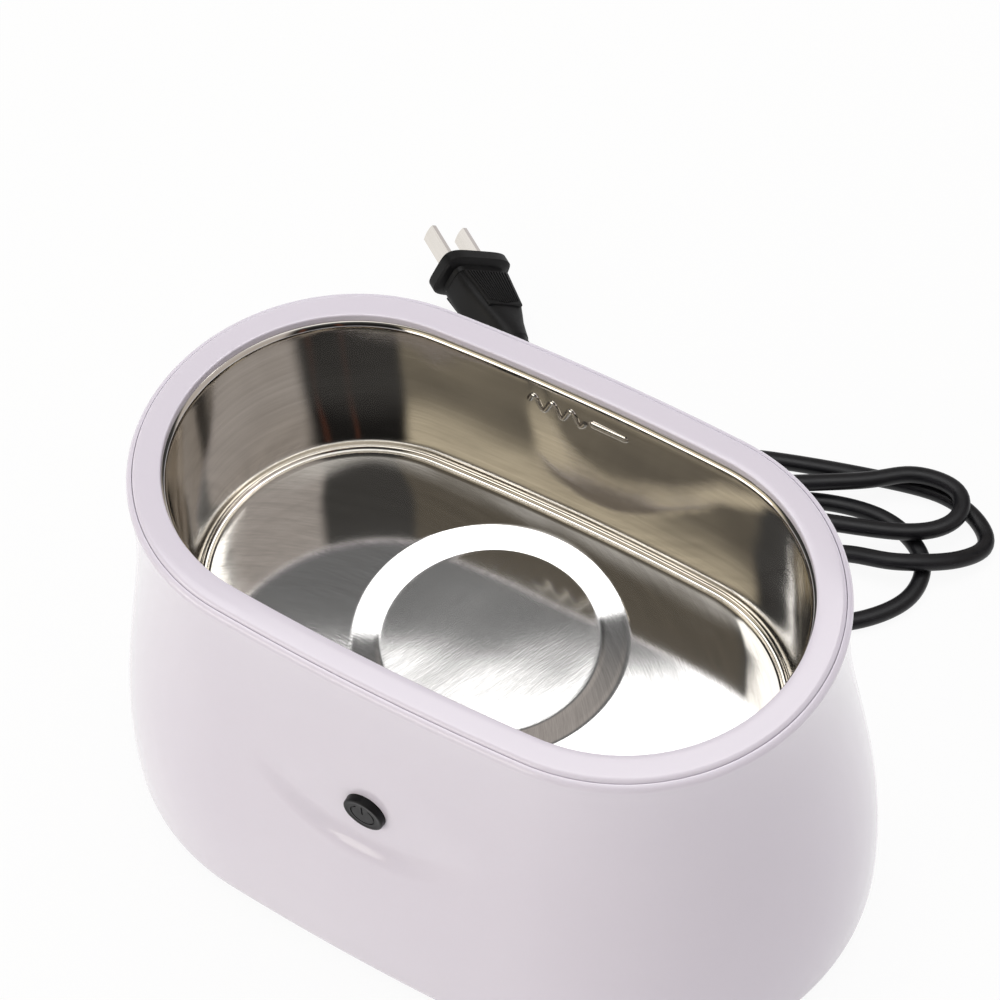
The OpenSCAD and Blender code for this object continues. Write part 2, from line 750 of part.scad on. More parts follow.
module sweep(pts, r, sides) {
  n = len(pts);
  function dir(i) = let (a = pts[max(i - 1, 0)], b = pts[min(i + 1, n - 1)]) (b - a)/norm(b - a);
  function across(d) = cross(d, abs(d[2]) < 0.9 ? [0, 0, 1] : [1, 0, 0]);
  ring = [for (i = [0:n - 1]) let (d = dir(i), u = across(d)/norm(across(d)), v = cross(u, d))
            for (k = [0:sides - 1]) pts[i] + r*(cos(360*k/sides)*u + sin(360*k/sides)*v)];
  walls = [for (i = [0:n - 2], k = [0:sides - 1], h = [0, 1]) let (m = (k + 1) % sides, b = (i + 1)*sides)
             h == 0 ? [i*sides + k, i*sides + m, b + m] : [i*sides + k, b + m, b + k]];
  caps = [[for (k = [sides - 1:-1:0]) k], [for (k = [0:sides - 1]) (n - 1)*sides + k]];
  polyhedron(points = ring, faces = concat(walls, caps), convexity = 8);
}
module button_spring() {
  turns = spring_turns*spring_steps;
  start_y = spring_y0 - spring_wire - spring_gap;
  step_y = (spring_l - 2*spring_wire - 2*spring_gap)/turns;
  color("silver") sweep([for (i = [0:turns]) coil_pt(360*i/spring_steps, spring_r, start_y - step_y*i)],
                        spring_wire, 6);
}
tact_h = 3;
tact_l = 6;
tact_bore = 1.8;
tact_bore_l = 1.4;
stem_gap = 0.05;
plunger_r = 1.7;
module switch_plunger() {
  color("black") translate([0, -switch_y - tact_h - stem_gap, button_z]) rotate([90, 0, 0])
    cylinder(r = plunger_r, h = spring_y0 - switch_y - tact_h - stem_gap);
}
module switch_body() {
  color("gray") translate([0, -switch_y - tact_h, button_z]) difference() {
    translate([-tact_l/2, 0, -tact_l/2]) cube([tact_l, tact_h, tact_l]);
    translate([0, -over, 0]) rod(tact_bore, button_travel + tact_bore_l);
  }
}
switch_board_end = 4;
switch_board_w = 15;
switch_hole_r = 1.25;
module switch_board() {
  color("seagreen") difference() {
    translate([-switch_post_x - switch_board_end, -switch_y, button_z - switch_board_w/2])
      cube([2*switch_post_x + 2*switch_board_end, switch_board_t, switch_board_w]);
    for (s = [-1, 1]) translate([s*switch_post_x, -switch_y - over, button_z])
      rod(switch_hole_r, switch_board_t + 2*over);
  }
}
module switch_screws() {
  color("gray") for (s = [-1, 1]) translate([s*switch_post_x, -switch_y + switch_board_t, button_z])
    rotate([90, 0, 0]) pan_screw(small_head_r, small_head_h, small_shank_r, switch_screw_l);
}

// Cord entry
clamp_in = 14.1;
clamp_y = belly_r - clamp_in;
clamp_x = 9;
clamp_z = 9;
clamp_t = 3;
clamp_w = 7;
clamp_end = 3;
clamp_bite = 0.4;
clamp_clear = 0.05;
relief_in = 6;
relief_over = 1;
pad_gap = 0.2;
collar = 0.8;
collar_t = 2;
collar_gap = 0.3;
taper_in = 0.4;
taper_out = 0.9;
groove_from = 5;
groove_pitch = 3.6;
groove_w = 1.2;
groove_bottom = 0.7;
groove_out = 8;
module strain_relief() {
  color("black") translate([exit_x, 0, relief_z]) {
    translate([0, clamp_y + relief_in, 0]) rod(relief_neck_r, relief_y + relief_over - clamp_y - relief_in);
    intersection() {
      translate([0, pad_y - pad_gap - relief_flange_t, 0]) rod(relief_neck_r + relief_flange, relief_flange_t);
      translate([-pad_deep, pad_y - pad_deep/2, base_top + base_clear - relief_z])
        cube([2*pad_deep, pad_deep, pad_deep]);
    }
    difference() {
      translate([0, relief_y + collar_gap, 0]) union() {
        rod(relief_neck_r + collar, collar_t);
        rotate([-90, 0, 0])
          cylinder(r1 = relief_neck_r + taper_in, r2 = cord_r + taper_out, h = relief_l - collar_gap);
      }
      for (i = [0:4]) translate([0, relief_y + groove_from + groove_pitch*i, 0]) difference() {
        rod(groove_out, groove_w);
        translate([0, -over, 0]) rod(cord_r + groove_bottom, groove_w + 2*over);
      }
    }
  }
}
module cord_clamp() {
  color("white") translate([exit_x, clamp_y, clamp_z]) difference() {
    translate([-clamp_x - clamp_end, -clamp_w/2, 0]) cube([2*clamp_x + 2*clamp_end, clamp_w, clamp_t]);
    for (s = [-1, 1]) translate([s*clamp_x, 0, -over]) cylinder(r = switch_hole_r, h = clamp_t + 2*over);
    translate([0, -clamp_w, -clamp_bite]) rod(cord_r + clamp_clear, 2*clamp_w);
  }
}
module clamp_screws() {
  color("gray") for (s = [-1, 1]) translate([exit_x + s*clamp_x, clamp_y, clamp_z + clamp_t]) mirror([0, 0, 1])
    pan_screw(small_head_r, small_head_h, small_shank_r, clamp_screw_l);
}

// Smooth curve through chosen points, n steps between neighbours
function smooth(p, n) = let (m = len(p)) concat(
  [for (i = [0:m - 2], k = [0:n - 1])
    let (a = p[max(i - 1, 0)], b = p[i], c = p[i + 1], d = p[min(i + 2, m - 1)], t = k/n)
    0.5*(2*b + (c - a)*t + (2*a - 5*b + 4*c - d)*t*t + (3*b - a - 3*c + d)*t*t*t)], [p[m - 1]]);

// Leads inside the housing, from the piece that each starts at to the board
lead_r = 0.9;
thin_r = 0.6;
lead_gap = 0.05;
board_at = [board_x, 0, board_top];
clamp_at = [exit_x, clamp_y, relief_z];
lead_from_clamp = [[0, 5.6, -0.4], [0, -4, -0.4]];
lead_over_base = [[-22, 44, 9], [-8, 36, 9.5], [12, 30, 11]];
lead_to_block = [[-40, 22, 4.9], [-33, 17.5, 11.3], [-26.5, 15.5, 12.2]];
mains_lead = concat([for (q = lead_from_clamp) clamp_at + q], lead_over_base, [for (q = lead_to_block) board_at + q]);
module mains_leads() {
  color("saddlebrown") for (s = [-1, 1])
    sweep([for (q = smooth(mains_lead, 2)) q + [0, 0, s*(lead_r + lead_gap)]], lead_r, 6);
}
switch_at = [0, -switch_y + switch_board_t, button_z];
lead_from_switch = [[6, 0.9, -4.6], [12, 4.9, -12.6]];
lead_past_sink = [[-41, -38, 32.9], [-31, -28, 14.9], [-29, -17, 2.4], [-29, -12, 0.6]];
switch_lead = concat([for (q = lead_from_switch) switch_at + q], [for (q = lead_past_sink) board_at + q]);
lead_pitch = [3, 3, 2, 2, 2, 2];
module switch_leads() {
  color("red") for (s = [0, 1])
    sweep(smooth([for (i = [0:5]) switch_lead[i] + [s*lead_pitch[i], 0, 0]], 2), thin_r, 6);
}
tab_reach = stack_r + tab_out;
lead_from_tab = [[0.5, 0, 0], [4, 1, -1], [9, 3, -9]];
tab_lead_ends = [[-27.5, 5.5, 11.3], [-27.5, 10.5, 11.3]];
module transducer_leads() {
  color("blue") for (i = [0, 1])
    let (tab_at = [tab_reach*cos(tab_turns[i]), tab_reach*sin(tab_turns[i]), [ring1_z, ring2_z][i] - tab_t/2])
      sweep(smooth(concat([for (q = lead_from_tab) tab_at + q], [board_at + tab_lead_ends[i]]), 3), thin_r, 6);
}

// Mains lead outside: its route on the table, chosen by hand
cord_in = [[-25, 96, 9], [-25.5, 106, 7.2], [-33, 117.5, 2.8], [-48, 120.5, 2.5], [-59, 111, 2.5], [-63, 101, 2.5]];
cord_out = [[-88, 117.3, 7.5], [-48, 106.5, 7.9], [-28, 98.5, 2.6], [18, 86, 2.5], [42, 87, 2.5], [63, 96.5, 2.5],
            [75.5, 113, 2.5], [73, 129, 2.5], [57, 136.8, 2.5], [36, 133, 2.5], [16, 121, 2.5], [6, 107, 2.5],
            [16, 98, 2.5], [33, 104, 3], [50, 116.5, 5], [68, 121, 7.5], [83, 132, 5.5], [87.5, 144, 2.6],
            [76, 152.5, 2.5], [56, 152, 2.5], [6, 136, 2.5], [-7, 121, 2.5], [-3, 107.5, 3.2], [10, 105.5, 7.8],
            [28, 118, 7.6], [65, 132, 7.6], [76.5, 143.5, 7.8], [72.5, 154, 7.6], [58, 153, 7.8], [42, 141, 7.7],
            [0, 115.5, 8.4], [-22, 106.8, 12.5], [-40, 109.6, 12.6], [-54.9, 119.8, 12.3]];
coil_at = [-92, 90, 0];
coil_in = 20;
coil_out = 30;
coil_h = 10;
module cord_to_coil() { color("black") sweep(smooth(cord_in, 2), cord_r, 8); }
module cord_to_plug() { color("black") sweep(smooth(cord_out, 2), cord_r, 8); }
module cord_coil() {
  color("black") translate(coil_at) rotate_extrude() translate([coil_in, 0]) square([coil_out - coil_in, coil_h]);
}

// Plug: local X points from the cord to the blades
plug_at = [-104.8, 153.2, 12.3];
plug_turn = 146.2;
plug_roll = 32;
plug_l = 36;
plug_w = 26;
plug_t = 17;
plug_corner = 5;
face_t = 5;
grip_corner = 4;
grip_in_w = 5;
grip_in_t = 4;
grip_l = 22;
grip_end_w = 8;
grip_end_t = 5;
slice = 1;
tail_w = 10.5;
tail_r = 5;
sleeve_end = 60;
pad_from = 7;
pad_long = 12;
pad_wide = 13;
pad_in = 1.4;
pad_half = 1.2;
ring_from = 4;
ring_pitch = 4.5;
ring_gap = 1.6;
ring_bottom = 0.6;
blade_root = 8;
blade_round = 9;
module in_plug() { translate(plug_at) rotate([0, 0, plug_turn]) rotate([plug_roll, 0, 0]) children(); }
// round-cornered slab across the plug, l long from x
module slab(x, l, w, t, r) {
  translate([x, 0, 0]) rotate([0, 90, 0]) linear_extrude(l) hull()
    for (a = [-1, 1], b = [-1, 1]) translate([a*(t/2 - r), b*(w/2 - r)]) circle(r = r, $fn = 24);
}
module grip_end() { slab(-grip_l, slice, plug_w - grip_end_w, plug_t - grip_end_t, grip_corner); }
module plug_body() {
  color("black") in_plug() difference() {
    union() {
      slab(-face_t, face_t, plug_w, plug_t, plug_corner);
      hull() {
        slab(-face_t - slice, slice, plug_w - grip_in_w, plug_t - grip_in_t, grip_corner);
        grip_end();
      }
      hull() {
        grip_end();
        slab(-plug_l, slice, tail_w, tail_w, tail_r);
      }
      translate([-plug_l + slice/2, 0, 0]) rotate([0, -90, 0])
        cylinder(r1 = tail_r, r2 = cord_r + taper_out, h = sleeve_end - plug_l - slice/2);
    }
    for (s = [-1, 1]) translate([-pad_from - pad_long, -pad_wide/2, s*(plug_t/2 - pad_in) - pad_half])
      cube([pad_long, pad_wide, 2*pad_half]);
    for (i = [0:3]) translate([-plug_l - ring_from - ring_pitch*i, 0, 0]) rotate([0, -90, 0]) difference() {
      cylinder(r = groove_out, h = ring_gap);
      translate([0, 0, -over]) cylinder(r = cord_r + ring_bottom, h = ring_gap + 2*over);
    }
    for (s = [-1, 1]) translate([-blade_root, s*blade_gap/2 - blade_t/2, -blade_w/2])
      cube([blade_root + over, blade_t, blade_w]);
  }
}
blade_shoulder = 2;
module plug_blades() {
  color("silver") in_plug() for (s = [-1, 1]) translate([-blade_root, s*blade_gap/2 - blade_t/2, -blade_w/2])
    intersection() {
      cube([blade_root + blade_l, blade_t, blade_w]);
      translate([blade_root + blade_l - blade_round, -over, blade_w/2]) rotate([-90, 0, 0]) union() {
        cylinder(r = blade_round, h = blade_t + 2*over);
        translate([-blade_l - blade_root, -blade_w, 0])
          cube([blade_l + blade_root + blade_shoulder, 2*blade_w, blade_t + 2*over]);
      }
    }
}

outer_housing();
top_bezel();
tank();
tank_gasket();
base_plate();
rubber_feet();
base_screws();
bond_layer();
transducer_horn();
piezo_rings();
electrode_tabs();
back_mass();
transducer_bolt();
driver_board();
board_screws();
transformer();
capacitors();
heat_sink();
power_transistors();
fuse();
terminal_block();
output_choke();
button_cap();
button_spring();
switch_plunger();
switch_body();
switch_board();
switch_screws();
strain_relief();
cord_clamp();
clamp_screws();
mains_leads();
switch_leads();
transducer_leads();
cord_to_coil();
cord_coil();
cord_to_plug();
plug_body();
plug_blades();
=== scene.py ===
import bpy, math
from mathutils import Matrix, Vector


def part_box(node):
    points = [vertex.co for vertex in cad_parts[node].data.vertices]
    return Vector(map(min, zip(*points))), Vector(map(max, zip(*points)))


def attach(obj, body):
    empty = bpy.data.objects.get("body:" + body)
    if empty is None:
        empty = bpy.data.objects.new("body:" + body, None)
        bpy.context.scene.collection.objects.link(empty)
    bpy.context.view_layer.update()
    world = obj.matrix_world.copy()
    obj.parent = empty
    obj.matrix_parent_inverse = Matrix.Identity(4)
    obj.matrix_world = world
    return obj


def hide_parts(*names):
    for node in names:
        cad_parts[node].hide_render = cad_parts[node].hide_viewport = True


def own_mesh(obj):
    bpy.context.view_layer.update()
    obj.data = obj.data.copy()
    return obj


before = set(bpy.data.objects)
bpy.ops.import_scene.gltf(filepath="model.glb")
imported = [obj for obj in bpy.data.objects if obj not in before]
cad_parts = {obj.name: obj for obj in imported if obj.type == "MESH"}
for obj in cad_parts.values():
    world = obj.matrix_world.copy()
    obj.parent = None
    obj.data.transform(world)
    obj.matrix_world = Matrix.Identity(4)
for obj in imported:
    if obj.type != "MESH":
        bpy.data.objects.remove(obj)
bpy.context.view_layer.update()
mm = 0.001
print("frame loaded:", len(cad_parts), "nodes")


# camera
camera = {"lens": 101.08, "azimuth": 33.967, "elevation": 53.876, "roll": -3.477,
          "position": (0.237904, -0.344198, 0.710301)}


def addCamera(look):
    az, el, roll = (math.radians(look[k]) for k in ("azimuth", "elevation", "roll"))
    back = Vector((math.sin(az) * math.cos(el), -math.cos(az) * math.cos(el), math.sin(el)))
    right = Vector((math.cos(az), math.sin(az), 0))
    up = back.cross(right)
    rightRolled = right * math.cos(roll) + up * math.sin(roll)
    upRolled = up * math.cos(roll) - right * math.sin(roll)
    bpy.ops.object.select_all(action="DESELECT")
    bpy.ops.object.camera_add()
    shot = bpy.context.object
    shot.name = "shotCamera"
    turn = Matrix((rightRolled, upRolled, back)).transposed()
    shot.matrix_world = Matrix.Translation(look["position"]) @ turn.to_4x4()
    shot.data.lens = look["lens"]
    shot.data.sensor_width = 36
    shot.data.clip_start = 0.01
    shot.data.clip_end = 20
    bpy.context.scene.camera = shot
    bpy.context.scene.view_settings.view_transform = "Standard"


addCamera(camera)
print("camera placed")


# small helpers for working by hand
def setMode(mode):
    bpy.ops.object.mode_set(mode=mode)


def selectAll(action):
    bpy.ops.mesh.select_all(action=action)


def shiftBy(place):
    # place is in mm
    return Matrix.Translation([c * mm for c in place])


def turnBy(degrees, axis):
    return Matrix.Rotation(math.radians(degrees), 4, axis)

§

» Exercise task: Exactly repeat the lines from the line with "outer_housing();" to the line with "obj.parent = None", including both, and output nothing else.

» Solved problem:
outer_housing();
top_bezel();
tank();
tank_gasket();
base_plate();
rubber_feet();
base_screws();
bond_layer();
transducer_horn();
piezo_rings();
electrode_tabs();
back_mass();
transducer_bolt();
driver_board();
board_screws();
transformer();
capacitors();
heat_sink();
power_transistors();
fuse();
terminal_block();
output_choke();
button_cap();
button_spring();
switch_plunger();
switch_body();
switch_board();
switch_screws();
strain_relief();
cord_clamp();
clamp_screws();
mains_leads();
switch_leads();
transducer_leads();
cord_to_coil();
cord_coil();
cord_to_plug();
plug_body();
plug_blades();
=== scene.py ===
import bpy, math
from mathutils import Matrix, Vector


def part_box(node):
    points = [vertex.co for vertex in cad_parts[node].data.vertices]
    return Vector(map(min, zip(*points))), Vector(map(max, zip(*points)))


def attach(obj, body):
    empty = bpy.data.objects.get("body:" + body)
    if empty is None:
        empty = bpy.data.objects.new("body:" + body, None)
        bpy.context.scene.collection.objects.link(empty)
    bpy.context.view_layer.update()
    world = obj.matrix_world.copy()
    obj.parent = empty
    obj.matrix_parent_inverse = Matrix.Identity(4)
    obj.matrix_world = world
    return obj


def hide_parts(*names):
    for node in names:
        cad_parts[node].hide_render = cad_parts[node].hide_viewport = True


def own_mesh(obj):
    bpy.context.view_layer.update()
    obj.data = obj.data.copy()
    return obj


before = set(bpy.data.objects)
bpy.ops.import_scene.gltf(filepath="model.glb")
imported = [obj for obj in bpy.data.objects if obj not in before]
cad_parts = {obj.name: obj for obj in imported if obj.type == "MESH"}
for obj in cad_parts.values():
    world = obj.matrix_world.copy()
    obj.parent = None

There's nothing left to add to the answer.